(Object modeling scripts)
------------------------

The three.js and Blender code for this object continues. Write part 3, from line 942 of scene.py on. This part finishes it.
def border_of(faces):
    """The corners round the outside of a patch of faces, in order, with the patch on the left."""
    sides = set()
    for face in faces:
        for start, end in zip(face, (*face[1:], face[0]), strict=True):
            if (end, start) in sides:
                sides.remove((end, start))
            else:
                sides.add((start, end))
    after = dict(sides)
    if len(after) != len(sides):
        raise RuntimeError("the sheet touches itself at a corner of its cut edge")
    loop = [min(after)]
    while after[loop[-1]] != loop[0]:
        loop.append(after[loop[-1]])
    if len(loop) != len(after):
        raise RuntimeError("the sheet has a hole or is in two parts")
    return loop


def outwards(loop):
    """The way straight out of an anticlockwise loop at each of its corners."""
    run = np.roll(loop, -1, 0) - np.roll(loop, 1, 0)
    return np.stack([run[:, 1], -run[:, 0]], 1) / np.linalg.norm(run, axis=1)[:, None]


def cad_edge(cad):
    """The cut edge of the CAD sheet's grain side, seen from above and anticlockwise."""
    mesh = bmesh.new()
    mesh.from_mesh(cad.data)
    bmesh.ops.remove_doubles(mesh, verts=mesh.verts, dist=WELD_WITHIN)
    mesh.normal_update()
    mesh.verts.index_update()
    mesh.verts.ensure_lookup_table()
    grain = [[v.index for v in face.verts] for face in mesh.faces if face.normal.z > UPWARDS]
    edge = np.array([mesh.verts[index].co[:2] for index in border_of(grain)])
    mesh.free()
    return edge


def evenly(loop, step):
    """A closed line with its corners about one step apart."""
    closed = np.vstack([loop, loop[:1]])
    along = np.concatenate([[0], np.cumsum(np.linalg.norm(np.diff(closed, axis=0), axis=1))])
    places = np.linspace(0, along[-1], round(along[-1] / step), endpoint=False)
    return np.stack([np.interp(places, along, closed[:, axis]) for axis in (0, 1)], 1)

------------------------

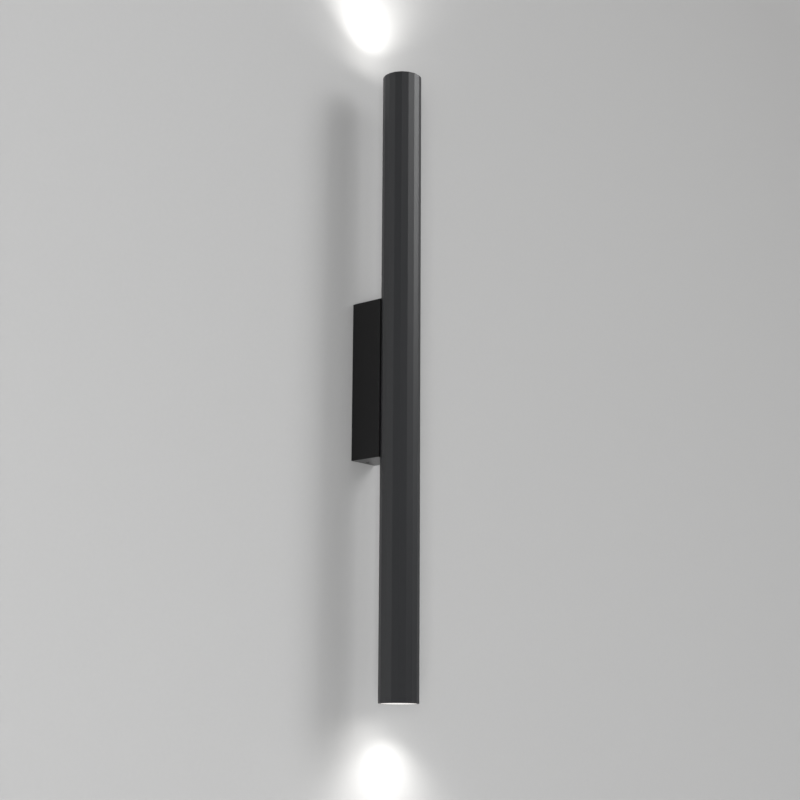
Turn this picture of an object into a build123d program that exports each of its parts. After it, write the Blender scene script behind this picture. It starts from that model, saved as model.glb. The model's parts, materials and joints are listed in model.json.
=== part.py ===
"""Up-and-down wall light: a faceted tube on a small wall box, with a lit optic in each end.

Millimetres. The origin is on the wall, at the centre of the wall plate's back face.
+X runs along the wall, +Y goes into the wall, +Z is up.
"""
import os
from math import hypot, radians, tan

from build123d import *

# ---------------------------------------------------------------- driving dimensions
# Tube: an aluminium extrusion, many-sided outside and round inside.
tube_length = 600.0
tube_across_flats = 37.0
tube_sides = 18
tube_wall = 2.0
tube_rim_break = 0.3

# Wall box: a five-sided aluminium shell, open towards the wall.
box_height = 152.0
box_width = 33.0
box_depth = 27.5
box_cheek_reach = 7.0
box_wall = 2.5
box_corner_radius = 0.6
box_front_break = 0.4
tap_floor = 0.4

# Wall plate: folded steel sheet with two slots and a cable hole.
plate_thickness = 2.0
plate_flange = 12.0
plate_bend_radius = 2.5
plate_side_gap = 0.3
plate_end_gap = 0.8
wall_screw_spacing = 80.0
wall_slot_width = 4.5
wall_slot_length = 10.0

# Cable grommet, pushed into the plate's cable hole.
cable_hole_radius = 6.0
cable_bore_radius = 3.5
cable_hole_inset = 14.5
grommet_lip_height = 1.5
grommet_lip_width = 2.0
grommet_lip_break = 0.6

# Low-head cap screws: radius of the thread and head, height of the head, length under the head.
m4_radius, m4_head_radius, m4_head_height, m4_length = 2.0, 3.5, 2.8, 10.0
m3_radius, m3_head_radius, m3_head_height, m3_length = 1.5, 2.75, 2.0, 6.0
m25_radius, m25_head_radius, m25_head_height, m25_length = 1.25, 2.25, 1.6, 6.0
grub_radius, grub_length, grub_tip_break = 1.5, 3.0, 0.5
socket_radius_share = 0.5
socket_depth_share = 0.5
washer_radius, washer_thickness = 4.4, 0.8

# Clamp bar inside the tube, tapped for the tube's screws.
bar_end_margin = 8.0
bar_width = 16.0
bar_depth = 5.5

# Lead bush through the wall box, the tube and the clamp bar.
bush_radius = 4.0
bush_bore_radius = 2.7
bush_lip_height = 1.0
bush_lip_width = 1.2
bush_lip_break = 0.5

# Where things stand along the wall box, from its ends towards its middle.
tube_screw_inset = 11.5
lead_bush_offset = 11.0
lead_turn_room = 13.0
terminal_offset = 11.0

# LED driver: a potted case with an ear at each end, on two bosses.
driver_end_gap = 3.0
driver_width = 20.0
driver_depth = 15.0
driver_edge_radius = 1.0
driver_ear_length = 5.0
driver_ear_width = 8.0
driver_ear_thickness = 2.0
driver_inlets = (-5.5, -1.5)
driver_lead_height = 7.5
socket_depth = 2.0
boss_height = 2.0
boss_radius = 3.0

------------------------

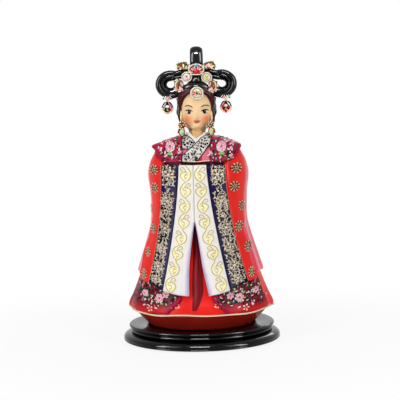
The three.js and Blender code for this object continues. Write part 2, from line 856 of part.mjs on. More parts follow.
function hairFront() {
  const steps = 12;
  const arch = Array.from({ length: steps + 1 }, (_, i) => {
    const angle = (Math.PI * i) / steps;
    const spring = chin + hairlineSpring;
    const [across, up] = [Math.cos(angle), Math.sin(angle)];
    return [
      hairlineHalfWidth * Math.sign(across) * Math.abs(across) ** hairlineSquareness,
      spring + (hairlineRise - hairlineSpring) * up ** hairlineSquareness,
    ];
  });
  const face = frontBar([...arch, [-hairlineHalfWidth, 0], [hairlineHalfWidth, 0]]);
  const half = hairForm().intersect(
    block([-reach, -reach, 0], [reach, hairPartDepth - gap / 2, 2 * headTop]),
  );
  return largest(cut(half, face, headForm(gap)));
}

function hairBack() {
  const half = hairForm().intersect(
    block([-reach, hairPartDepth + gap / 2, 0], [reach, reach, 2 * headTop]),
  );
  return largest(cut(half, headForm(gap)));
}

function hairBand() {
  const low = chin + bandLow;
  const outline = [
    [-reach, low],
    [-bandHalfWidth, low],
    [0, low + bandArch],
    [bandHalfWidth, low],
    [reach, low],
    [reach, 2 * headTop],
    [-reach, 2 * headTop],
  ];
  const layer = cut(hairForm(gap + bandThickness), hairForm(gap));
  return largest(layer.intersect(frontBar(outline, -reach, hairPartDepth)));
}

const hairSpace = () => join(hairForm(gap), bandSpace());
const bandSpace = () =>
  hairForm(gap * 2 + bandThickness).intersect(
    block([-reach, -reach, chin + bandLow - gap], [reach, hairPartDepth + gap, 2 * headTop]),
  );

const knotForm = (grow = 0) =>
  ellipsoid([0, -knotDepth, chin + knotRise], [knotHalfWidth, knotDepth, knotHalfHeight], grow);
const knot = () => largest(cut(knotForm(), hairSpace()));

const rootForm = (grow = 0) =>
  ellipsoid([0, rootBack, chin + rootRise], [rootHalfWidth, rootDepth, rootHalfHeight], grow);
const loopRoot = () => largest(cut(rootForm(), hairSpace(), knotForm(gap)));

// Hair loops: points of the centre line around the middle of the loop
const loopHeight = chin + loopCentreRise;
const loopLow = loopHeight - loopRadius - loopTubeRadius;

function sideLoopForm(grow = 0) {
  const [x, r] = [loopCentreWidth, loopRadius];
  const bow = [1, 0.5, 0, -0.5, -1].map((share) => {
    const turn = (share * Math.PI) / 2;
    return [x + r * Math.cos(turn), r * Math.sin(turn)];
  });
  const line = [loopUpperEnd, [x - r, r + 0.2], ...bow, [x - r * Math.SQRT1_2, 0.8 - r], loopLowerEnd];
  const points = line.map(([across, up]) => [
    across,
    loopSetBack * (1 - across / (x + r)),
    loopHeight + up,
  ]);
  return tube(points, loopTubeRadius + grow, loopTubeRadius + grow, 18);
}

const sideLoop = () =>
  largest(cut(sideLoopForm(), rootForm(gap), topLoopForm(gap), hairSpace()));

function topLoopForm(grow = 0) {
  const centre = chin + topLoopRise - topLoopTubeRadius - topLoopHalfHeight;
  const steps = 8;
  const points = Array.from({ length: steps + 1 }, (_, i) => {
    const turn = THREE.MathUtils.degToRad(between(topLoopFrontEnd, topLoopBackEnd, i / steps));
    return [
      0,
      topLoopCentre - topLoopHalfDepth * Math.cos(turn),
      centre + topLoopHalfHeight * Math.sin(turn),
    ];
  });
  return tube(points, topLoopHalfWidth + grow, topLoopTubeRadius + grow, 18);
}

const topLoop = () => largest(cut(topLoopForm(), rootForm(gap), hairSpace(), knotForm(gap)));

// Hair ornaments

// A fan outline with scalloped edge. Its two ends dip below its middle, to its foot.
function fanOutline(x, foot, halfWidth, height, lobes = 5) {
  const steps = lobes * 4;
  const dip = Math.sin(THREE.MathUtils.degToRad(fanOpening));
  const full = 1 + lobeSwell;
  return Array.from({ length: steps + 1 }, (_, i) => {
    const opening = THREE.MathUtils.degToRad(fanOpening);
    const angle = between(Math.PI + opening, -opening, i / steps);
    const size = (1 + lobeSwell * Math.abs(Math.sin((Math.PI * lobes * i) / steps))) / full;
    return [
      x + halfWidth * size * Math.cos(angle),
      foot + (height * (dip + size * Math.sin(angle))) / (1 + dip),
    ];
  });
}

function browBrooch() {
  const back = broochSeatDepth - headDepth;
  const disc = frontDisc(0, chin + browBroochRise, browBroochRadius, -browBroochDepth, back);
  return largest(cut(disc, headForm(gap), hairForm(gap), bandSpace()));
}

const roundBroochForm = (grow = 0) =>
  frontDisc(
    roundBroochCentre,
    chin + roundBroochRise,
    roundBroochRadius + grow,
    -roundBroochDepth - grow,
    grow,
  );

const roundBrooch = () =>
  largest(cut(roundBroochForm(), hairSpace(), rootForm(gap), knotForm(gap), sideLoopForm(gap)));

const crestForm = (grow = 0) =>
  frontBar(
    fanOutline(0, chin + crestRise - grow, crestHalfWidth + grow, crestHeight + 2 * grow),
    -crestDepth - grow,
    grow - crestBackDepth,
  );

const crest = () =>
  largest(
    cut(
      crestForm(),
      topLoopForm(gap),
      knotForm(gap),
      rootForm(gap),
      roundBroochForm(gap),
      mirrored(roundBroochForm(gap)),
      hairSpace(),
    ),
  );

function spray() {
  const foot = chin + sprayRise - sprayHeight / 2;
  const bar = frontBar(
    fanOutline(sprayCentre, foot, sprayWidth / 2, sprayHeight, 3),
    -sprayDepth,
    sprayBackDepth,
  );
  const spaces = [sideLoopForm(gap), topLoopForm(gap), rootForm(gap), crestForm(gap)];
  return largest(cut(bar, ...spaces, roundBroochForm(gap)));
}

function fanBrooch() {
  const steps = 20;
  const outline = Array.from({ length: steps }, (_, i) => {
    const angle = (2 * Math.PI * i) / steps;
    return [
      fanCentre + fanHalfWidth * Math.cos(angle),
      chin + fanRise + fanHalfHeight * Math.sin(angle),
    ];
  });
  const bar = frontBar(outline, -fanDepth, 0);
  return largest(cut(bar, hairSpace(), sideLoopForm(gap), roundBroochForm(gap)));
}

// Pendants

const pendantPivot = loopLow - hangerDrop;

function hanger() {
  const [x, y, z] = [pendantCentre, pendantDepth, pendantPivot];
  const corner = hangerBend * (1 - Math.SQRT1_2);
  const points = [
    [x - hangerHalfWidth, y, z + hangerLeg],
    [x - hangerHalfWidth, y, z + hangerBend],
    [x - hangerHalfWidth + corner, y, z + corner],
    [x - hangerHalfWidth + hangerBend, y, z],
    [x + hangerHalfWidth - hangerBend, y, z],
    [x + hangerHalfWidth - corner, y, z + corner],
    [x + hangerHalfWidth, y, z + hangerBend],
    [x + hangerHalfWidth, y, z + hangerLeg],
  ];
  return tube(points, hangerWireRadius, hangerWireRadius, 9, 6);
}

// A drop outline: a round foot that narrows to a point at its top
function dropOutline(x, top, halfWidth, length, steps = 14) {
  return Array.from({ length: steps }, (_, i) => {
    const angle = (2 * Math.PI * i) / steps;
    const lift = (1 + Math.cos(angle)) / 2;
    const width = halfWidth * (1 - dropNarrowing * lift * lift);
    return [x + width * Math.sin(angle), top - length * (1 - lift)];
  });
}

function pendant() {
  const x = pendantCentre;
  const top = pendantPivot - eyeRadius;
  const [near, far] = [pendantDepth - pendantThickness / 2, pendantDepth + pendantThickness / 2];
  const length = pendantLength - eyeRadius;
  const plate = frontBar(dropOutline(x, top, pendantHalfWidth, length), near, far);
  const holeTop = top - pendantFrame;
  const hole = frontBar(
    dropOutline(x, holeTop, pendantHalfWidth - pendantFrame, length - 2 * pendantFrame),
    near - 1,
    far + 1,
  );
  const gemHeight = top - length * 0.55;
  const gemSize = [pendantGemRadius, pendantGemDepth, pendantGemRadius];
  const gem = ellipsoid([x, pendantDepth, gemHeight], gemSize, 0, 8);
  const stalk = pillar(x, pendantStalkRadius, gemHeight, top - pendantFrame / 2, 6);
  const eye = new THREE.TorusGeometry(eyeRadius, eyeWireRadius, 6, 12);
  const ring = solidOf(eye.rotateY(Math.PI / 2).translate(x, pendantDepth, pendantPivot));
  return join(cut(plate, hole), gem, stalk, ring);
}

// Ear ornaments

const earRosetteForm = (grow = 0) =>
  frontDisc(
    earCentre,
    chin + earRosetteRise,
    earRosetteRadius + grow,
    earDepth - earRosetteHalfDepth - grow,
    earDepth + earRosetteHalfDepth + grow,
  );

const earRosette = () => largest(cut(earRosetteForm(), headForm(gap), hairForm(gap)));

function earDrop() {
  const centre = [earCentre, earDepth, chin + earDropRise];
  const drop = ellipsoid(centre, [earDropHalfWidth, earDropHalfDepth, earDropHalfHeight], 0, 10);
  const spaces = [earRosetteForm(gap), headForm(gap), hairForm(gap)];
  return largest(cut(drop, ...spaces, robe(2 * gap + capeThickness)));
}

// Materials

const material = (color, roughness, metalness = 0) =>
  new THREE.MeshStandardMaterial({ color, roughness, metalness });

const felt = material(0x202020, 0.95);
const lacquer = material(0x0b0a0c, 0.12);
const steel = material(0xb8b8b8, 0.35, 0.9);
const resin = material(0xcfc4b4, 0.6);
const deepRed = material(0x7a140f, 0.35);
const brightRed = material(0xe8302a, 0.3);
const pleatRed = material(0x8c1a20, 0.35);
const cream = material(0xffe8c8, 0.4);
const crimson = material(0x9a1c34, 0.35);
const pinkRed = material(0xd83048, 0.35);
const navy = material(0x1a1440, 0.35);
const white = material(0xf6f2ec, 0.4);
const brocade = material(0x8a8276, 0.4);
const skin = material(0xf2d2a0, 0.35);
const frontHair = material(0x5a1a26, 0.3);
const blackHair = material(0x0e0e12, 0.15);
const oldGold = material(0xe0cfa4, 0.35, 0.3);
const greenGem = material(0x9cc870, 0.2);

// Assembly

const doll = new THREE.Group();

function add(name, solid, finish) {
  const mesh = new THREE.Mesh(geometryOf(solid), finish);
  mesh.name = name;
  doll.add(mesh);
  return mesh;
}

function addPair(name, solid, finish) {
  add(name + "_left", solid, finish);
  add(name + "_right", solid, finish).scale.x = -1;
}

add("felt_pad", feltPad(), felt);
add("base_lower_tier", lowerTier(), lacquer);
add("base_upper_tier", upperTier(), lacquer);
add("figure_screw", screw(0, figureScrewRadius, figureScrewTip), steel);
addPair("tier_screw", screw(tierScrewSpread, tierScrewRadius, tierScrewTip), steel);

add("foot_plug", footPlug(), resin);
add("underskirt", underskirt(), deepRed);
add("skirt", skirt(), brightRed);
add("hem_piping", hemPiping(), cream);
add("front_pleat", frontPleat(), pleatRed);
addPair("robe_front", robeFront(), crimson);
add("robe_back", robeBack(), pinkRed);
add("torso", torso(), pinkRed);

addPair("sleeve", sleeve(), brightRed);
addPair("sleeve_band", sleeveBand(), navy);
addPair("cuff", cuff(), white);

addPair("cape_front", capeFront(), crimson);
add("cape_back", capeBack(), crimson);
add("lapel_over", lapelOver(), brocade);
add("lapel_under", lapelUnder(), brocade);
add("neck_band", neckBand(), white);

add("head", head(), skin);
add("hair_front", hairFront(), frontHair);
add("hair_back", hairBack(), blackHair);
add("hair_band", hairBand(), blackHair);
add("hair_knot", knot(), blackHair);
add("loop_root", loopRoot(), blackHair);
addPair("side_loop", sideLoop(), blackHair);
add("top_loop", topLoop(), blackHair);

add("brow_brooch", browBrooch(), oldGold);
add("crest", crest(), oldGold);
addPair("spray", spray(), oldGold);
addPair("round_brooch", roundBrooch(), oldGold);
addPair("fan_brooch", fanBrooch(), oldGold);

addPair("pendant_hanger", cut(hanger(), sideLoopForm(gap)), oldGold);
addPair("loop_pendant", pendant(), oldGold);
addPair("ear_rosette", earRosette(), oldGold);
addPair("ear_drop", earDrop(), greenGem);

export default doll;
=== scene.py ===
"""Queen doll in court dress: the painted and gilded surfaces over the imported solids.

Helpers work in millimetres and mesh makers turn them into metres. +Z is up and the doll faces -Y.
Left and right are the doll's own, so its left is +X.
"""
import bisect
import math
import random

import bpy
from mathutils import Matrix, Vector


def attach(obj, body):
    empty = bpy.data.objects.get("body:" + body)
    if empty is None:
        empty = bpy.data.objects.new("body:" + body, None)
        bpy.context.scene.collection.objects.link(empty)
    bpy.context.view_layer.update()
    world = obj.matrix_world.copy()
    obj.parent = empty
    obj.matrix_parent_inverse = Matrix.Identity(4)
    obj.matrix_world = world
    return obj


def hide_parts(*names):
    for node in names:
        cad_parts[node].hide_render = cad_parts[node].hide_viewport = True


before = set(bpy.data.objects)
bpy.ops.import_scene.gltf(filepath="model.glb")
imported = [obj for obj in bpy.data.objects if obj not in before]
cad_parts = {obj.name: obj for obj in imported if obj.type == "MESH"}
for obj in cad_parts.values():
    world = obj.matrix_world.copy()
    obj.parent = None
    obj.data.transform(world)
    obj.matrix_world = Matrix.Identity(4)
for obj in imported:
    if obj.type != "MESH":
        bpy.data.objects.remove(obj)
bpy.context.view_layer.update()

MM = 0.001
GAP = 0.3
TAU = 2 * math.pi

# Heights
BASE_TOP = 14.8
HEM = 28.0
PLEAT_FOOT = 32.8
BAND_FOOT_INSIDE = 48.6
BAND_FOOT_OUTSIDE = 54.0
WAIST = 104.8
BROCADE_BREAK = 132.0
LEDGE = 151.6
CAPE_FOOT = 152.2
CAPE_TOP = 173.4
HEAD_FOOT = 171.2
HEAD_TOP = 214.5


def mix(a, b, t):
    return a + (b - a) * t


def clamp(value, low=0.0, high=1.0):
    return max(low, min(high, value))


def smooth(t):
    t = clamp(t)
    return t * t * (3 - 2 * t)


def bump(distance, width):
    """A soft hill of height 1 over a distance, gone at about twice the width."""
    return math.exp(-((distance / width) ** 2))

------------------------

Task requirements => The lines to transcribe begin at the line with "cut(hanger(), sideLoopForm(gap)), oldGold);" and end at the line with "return max(low, min(high, value))"; copy them exactly, both ends included.

Completed task =>
addPair("pendant_hanger", cut(hanger(), sideLoopForm(gap)), oldGold);
addPair("loop_pendant", pendant(), oldGold);
addPair("ear_rosette", earRosette(), oldGold);
addPair("ear_drop", earDrop(), greenGem);

export default doll;
=== scene.py ===
"""Queen doll in court dress: the painted and gilded surfaces over the imported solids.

Helpers work in millimetres and mesh makers turn them into metres. +Z is up and the doll faces -Y.
Left and right are the doll's own, so its left is +X.
"""
import bisect
import math
import random

import bpy
from mathutils import Matrix, Vector


def attach(obj, body):
    empty = bpy.data.objects.get("body:" + body)
    if empty is None:
        empty = bpy.data.objects.new("body:" + body, None)
        bpy.context.scene.collection.objects.link(empty)
    bpy.context.view_layer.update()
    world = obj.matrix_world.copy()
    obj.parent = empty
    obj.matrix_parent_inverse = Matrix.Identity(4)
    obj.matrix_world = world
    return obj


def hide_parts(*names):
    for node in names:
        cad_parts[node].hide_render = cad_parts[node].hide_viewport = True


before = set(bpy.data.objects)
bpy.ops.import_scene.gltf(filepath="model.glb")
imported = [obj for obj in bpy.data.objects if obj not in before]
cad_parts = {obj.name: obj for obj in imported if obj.type == "MESH"}
for obj in cad_parts.values():
    world = obj.matrix_world.copy()
    obj.parent = None
    obj.data.transform(world)
    obj.matrix_world = Matrix.Identity(4)
for obj in imported:
    if obj.type != "MESH":
        bpy.data.objects.remove(obj)
bpy.context.view_layer.update()

MM = 0.001
GAP = 0.3
TAU = 2 * math.pi

# Heights
BASE_TOP = 14.8
HEM = 28.0
PLEAT_FOOT = 32.8
BAND_FOOT_INSIDE = 48.6
BAND_FOOT_OUTSIDE = 54.0
WAIST = 104.8
BROCADE_BREAK = 132.0
LEDGE = 151.6
CAPE_FOOT = 152.2
CAPE_TOP = 173.4
HEAD_FOOT = 171.2
HEAD_TOP = 214.5


def mix(a, b, t):
    return a + (b - a) * t


def clamp(value, low=0.0, high=1.0):
    return max(low, min(high, value))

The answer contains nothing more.